Les autorités britanniques viennent de hausser le ton, le secrétaire d’Etat à l’immigration qualifiant le nombre des traversées de « totalement inacceptable ». Le ministre français de l’Intérieur, Gérald Darmanin, a récemment évoqué une implication de Frontex.

Le Royaume-Uni, qui s’est engagé fin juillet à payer 62,7 millions d’euros en 2021-2022 pour renforcer les forces de l’ordre françaises sur les côtes, finance deux nouveaux bateaux pour la brigade nautique, attendus en octobre.

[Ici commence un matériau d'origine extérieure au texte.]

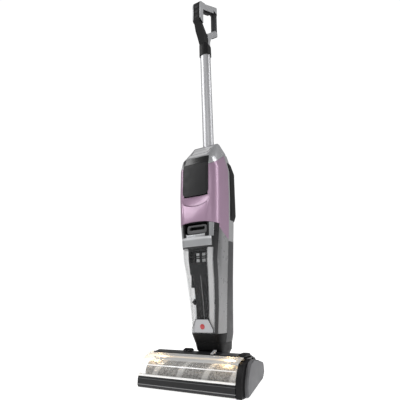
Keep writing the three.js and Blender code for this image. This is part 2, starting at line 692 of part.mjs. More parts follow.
function frontShell() {
  const skin = bodyShell(SHELL_REAR_EDGE - 5, 580, BODY_WALL).intersect(aheadOfSeam(300, 600));
  const doorway = plateY(doorOutline(GAP), -120, -30);
  const upperBand = block([-DOOR.halfWidth - GAP, DOOR.halfWidth + GAP], [-120, -30], [DOOR.top, 600]);
  const trimmed = cut(skin, aboveCollarEdge(-GAP), belowShellEdge(), doorway, upperBand);
  return cut(join(trimmed, scoopBacking()), scoopDish());
}

// Dish below the door that a finger goes into, and the thick wall behind it.
function scoopDish() {
  const { z, halfWidth, height, depth } = SCOOP;
  const dish = new THREE.SphereGeometry(1, 28, 14).scale(halfWidth, depth, height);
  return solid(dish.translate(0, sectionAt(z).front, z));
}

function scoopBacking() {
  const { z, halfWidth, height, backing } = SCOOP;
  const zone = block([-halfWidth - 3, halfWidth + 3], [-120, -40], [z - height - 3, DOOR.bottom - 1.5]);
  return bodyShell(z - height - 4, DOOR.bottom, backing).intersect(zone).intersect(bodyForm(400, 460, 1));
}

function topCollar() {
  const skin = cut(bodyForm(510, 610), bodyForm(500, 604, BODY_WALL));
  const spineZone = block(WIDE, [SPINE_SEAM_Y, 200], [400, 583 + GAP]);
  const poleHole = poleBar(POLE.halfWidth + GAP, POLE.halfDepth + GAP, 540, 640);
  const edged = cut(skin.intersect(aboveCollarEdge(0)), spineZone, poleHole);
  return cut(edged, displayPocket(GAP), bandZone(DOOR.top - 20, GAP));
}

// Room of the glossy band between the filter door and the collar.
function bandZone(bottom, grow) {
  const half = DOOR.halfWidth + grow;
  return block([-half, half], [-120, -30], [bottom, BAND_TOP + grow]);
}

function sensorBand() {
  const skin = bodyShell(DOOR.top - 10, BAND_TOP + 10, BODY_WALL);
  return skin.intersect(bandZone(DOOR.top + GAP, 0));
}

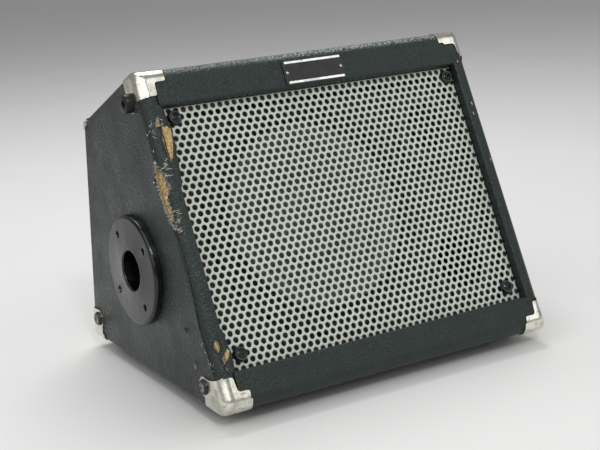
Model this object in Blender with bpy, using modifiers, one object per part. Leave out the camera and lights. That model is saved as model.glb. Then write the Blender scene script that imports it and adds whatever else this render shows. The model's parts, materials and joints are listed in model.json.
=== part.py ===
"""Wedge-shaped guitar combo amplifier, modelled piece by piece at real size.

Metres, +Z up. The grille faces -Y and +X is to the right of someone who faces it.
The origin is on the floor under the middle of the amplifier.
"""

import math

import bmesh
import bpy
from mathutils import Matrix, Vector

# Cabinet
TILT = math.radians(26.5)         # lean of the front face from upright
REAR_LEAN = math.radians(4.9)     # lean of the rear face from upright
SIDE_BOARD = 0.0145
BOTTOM_BOARD = 0.015
TOP_BOARD = 0.015
FRONT_EDGE_RADIUS = 0.0105        # seen from the side
FRONT_RIM_RADIUS = 0.0095         # where the front turns into a side
REAR_EDGE_RADIUS = 0.004
REAR_RIM_RADIUS = 0.003
FOOT_HEIGHT = 0.012
TOP_RAIL_HEIGHT = 0.0338
BOTTOM_RAIL_HEIGHT = 0.038
RAIL_DEPTH = 0.020
GAP = 0.0003                      # between pieces that touch

# Baffle and grille
BAFFLE = 0.015
GRILLE_SET_BACK = 0.009
GRILLE_SHEET = 0.0012
GRILLE_FRAME = 0.0045             # width of the spacer ring behind the sheet
GRILLE_FRAME_CORNER = 0.017
GRILLE_SCREW_INSET = 0.0112       # from the side boards
GRILLE_SCREW_ABOVE = 0.0090       # from the opening's upper edge
GRILLE_SCREW_BELOW = 0.0134       # from its lower edge
CUP_WASHER_RADIUS = 0.0068
CUP_WASHER = 0.0028
SCREW_HEAD_RADIUS = 0.0042
SCREW_HEAD_RISE = 0.0012
SCREW_SHANK_RADIUS = 0.0018
SCREW_LENGTH = 0.0165
PILOT_CLEARANCE = 0.0003          # radial room round a shank

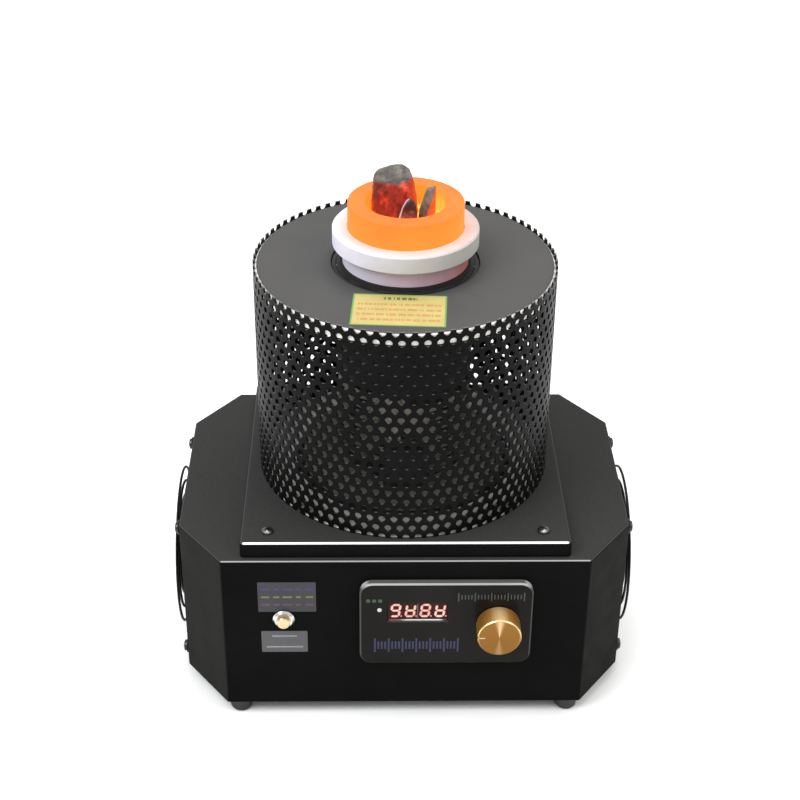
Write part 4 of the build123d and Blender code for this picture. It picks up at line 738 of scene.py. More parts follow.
# ---------------------------------------------------------------- geometry node trees
class Tree(Sums):
    """A Geometry Nodes tree with named inputs that ends in Realize Instances and Set Material."""

    def __init__(self, name):
        self.group = bpy.data.node_groups.new(name, "GeometryNodeTree")
        face = self.group.interface
        face.new_socket("Geometry", in_out="INPUT", socket_type="NodeSocketGeometry")
        face.new_socket("Geometry", in_out="OUTPUT", socket_type="NodeSocketGeometry")
        self.start = self.group.nodes.new("NodeGroupInput")
        self.end = self.group.nodes.new("NodeGroupOutput")
        self.names = {}

    def input(self, name, kind):
        socket = self.group.interface.new_socket(name, in_out="INPUT", socket_type=f"NodeSocket{kind}")
        self.names[name] = socket.identifier
        return self.start.outputs[name]

    def inputs(self, kinds):
        return [self.input(name, kind) for name, kind in kinds.items()]

    def add(self, kind, inputs=(), out=0, **settings):
        node = self.group.nodes.new(kind)
        for key, value in settings.items():
            setattr(node, key, value)
        for key, value in dict(inputs).items():
            if isinstance(value, (list, bpy.types.NodeSocket)):
                for source in value if isinstance(value, list) else [value]:
                    self.group.links.new(source, node.inputs[key])
            else:
                node.inputs[key].default_value = value
        return node.outputs[out]

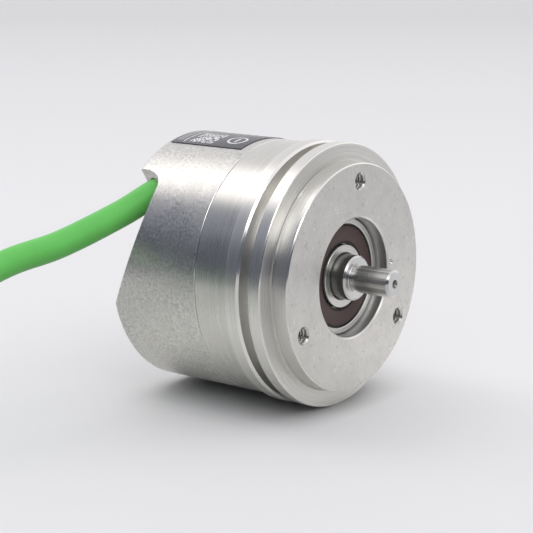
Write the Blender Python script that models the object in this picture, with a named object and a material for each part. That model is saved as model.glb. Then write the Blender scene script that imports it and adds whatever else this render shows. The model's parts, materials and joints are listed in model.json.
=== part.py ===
"""An optical rotary encoder: 58 mm synchro flange, 6 mm shaft, sealed bearings, side cable outlet.

The shaft runs along Y and its tip points to -Y. +Z is up, and the encoder rests on its flange rim.
Lengths below are in millimetres, and places along Y count from the flange shoulder that seats against
a machine. make_object moves the finished pieces so that the origin is the centre of the rear face.
"""

from math import cos, pi, radians, sin, sqrt, tan, tau

import bmesh
import bpy
from mathutils import Matrix, Vector

MM = 0.001

# Flange and housing, along Y from the shoulder
SPIGOT_R = 25.0
SPIGOT_Y = -4.0
RIM_R = 29.0
LIP_THICK = 3.0
GROOVE_R = 26.0
GROOVE_END_Y = 5.7
BAND_END_Y = 9.1
BODY_R = 28.25
JOINT_Y = 17.7
SEAM = 0.15
RECESS_R = 13.35
MOUNT_HOLE_CIRCLE_R = 21.0
MOUNT_HOLE_R = 1.65
MOUNT_HOLE_MOUTH_R = 2.15
MOUNT_HOLE_DEPTH = 9.0
MOUNT_HOLE_ANGLES = [4.3, 124.3, 244.3]
POCKET_Y = 8.5
POCKET_R = 24.0
CARRIER_R = 14.2
CARRIER_END_Y = 18.3
SEAT_END_GAP = 0.1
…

« On a 80 km de côtes continues (…) donc je ne vois pas comment on pourrait empêcher » les passages, pointe le militant Loan Torondel, auteur d’un rapport sur les traversées de la Manche. Il se « désole de voir des dizaines de millions d’euros dépensés pour cette stratégie au détriment de la recherche d’alternatives ».

De 60 à 70 % des tentatives de traversées des migrants réussissent, selon François Guennoc, de l’association l’Auberge des migrants, un bateau sur deux selon le CROSS.

Même surveillé 24h sur 24 par « un gendarme tous les 2km a minima », le littoral est « difficile à tenir », reconnaît le capitaine, qui tente depuis la mer « d’anticiper le coup sur lequel vont se positionner les réseaux de passeurs ».

Des passeurs qui s’adaptent aussi en permanence : ils ont ainsi troqué la dissimulation des canots dans les dunes contre la « dépose-minute » des embarcations et migrants directement sur le rivage.